There were a few very sketchy moments where I got blown into the hard shoulder in the cross winds – it was very scary but I really tried my best to keep calm and opted to ride in a much less aero position until I was out of the section.
Despite a REALLY tough day in the heat and winds, not pushing it as hard as usual… I was super pleased and surprised to clock a 6:21 bike – not my fastest by any means but one I was happy with given the conditions and everything else.
I was relieved to get to the run – I knew it was going to be hot and hilly, but at least there’s no chance of a mechanical and crawling is always an option if necessary.
The run is pretty tough as it’s basically just a long road surrounded by the lava fields… it’s very exposed and the black tarmac makes it even hotter. There’s a few steady, long climbs and you can see them ahead of you which makes it tough.
The run was so well supported – not in terms of spectators as people would cook in the heat, but the aid stations were so frequent and well equipped.

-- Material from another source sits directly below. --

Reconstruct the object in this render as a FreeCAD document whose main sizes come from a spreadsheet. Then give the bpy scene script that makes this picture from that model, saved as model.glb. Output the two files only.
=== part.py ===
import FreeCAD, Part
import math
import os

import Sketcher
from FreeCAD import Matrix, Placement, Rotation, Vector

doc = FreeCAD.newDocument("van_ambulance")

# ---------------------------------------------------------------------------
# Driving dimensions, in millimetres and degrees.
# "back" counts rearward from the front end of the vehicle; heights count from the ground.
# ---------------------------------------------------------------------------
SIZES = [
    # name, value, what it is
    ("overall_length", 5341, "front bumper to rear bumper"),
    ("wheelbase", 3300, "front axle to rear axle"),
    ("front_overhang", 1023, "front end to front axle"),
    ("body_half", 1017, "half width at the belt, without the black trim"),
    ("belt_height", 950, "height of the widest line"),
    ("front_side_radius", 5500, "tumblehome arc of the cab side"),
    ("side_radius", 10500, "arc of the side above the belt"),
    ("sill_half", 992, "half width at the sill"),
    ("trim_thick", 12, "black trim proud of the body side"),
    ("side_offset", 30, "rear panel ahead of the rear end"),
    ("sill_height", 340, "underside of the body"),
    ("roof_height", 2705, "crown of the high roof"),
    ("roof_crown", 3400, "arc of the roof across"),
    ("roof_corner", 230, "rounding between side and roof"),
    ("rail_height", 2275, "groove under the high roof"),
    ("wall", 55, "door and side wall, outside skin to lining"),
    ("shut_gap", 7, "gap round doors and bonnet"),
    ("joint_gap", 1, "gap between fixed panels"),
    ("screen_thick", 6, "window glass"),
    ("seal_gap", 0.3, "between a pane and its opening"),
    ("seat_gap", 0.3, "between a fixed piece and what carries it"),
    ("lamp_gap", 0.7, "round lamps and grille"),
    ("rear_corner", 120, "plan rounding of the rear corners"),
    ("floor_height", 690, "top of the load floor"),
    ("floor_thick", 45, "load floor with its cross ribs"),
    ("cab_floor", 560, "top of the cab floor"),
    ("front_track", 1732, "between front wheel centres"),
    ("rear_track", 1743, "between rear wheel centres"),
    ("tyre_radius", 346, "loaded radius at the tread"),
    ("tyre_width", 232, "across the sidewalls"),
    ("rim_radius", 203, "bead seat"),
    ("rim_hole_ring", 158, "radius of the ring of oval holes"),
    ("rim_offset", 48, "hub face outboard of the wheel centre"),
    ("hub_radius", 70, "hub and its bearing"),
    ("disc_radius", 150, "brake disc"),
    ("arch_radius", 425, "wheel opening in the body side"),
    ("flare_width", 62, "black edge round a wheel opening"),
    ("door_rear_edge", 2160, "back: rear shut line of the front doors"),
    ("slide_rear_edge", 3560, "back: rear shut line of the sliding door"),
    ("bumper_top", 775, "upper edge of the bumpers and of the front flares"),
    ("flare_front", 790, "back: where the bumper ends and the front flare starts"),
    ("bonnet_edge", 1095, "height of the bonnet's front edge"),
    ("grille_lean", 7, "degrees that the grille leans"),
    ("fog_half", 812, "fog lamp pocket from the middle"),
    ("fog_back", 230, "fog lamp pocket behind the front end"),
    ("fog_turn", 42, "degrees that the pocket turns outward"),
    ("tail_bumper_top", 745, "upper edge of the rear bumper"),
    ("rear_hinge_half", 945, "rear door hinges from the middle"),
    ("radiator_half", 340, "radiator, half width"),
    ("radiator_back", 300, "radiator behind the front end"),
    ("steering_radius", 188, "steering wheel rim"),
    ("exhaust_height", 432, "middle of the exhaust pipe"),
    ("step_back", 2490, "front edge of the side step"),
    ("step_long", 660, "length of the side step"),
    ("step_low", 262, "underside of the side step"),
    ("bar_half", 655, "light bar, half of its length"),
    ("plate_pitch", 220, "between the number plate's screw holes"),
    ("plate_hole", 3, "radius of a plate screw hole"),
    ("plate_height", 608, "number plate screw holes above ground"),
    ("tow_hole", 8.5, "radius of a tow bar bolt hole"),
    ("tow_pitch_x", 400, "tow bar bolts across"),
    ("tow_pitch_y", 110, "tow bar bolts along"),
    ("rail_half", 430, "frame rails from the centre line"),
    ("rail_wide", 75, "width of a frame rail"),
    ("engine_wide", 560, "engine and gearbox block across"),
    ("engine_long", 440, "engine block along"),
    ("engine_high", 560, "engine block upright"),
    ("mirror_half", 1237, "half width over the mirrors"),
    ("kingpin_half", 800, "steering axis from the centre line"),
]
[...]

I felt super strong on the run, but still made the decision to walk through every aid station to properly fuel and cool off. I drenched myself in cold water, put ice in my cap and down my back… drank lots of coke and ate lots of crisps! Towards the latter half of the race my tummy started to struggle which meant a few stops, wasting a fair bit of time! I know this could have been an Ironman marathon pb given how strong I felt, but I was more interested in staying safe and keeping comfortable, it was the best Ironman run I’ve ever had even if it wasn’t my fastest!

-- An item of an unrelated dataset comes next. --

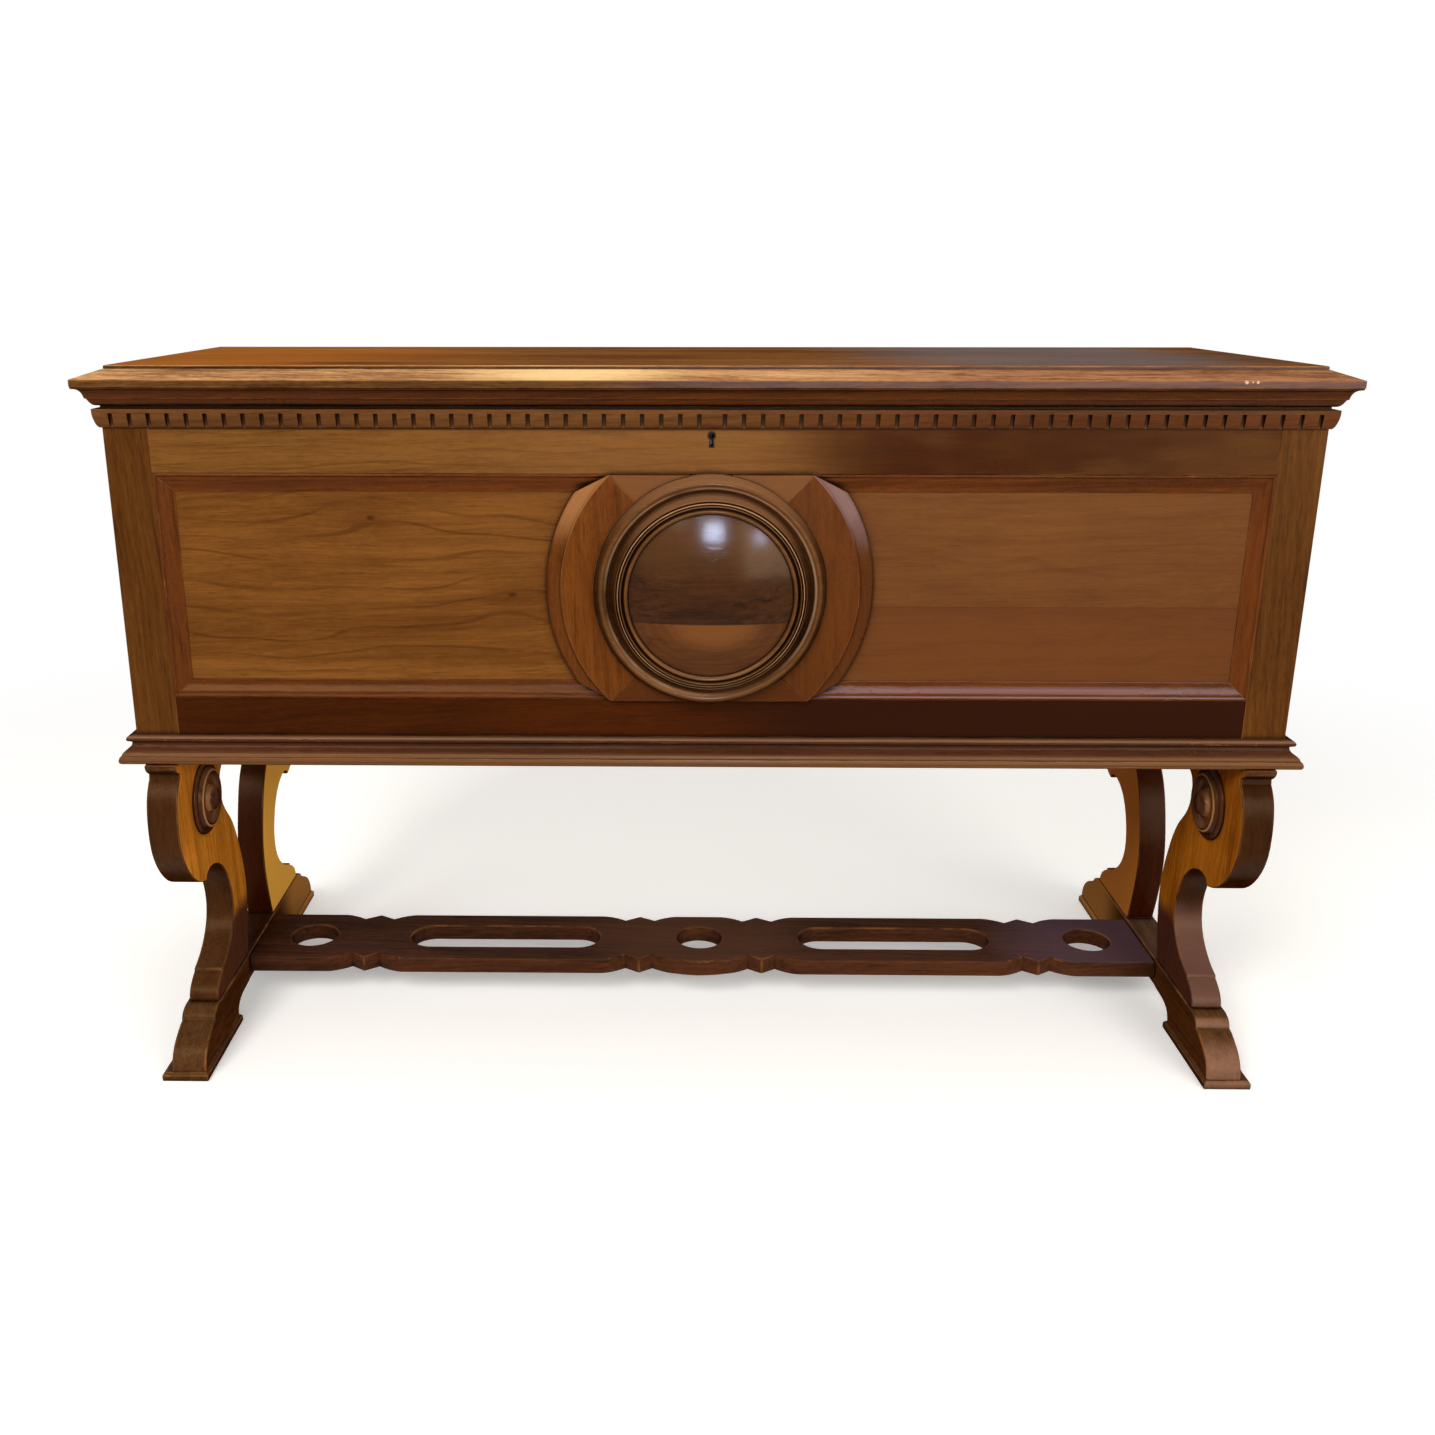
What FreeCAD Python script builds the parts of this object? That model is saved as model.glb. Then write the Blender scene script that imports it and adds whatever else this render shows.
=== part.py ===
import FreeCAD, Part
import math
import os

# Cassone: a long chest with a hinged lid, standing on two scrolled trestle ends.
# Millimetres, +Z up. The origin is on the floor, under the middle of the overall box.
# The front of the chest faces -Y and its length lies along X.

V = FreeCAD.Vector
X_DIRECTION = V(1, 0, 0)
Y_DIRECTION = V(0, 1, 0)
Z_DIRECTION = V(0, 0, 1)
HALF = 0.5
FULL_TURN = 360.0
cut_overrun = 5.0

# Heights, stacked from the floor
pad_thickness = 12.0
foot_height = 64.0
leg_height = 378.0
base_height = 35.0
case_height = 417.0
seat_clearance = 0.3
cornice_height = 22.7

# Plan sizes
case_width = 1472.0
case_depth = 520.0
boss_projection = 60.0
foot_overhang = 35.0

# Carcass
board_thickness = 24.0
stile_width = 55.0
top_rail_height = 81.0
bottom_rail_height = 51.0
panel_thickness = 12.0
panel_recess = 7.0
panel_tongue = 8.0
groove_clearance = 0.2
back_thickness = 22.0
back_stile_width = 60.0
back_rail_height = 70.0
back_muntin_width = 80.0
bottom_thickness = 16.0
cleat_width = 60.0
cleat_height = 19.0
cleat_inset = 286.0
cleats = 3

# Mouldings
frame_moulding_width = 22.5
frame_moulding_height = 8.5
dentil_band_height = 22.5
dentil_band_projection = 8.0
dentil_band_drop = 3.5
dentil_fillet = 5.0
dentil_slot_width = 5.4
dentil_slot_depth = 5.5
dentil_pitch = 22.8
centre_dentil_width = 25.0
base_projection = 19.5
base_ledge = 45.0
cornice_projection = 24.0
cornice_ledge = 45.0

# Centre ornament of the front
centre_board_width = 260.0
ring_radius = 143.5
ring_bore = 100.5
ring_rise = 47.0
ring_clearance = 0.15
boss_edge_rise = 43.0
wing_tip_offset = 123.5
wing_face_sagitta = 61.0
wing_slope_width = 18.5
wing_edge_rise = 11.0
wing_face_taper_share = 0.09
wing_inner_offset = 60.0
corner_block_end = 26.0
ornament_clearance = 0.2

# Lid
slab_overhang = 24.0
slab_nose = 3.0
slab_edge = 9.0
bevel_width = 31.0
bevel_rise = 11.0
field_step = 4.0
hinge_border_width = 65.0
hinge_border_drop = 6.0
lid_batten_width = 60.0
lid_batten_height = 20.0
lid_batten_inset = 326.0

# Hinges
hinge_inset = 286.0
hinge_length = 60.0
hinge_knuckles = 3
hinge_leaf_width = 30.0
hinge_leaf_thickness = 2.0
hinge_barrel_radius = 4.0
hinge_pin_radius = 2.0
hinge_pin_clearance = 0.05
hinge_knuckle_gap = 0.4
hinge_barrel_gap = 0.5
screw_head_radius = 3.4
screw_head_height = 1.8
screw_shank_radius = 1.8
screw_length = 14.0
screw_spacing = 36.0
screw_inset = 15.0

# Lock
keyhole_drop = 39.5
keyhole_eye_radius = 4.9
keyhole_length = 19.0
keyhole_foot_width = 6.6
escutcheon_wall = 1.3
escutcheon_depth = 6.0
escutcheon_proud = 0.4
lock_width = 84.0
lock_height = 66.0
lock_depth = 18.0
lock_wall = 2.0
bolt_length = 26.0
bolt_height = 7.0
bolt_depth = 5.0
bolt_rest_gap = 6.0
bolt_clearance = 0.3
guide_length = 26.0
guide_wall = 3.0
staple_thickness = 4.0
staple_width = 10.0
staple_drop = 20.0
staple_eye_clearance = 1.0
staple_slot_clearance = 1.5
strike_width = 44.0
strike_depth = 15.0
strike_thickness = 1.5
strike_inset = 2.0

# Trestle ends
leg_inset = 13.0
leg_thickness = 41.0
leg_depth = 243.0
volute_overhang = 32.0
foot_inset = 9.0
foot_thickness = 47.0
foot_toe_inset = 4.0
pad_inner_margin = 3.0
pad_width = 63.0
pad_length = 163.0
pad_bevel = 3.5
bearer_height = 50.0

# Turned rosettes on the volutes
rosette_radius = 50.0
rosette_height = 19.5

# Stretcher
stretcher_thickness = 25.0
stretcher_drop = 3.0
stretcher_width = 146.0
stretcher_notch = 16.0
stretcher_bulge = 5.0
stretcher_hole_radius = 35.0
stretcher_edge_round = 4.0
inner_knob_offset = 92.5
outer_knob_inset = 172.5
end_hole_inset = 82.0
slot_margin = 61.0
knob_half_width = 20.5
knob_tip_drop = 2.0
shoulder_run = 36.0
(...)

The finish line was out of this world… I felt like an actual celebrity running down it and high five’ing everyone!! I’ve never felt more happy to hear the words “You are an IRONMAN” even if it was the 5th time over heard it… nothing was more special than at Kona!
I’ve had so much support leading up to this race… thank you so so so so much for every bit of advice, comment and message, it’s been incredible to share my Kona journey!!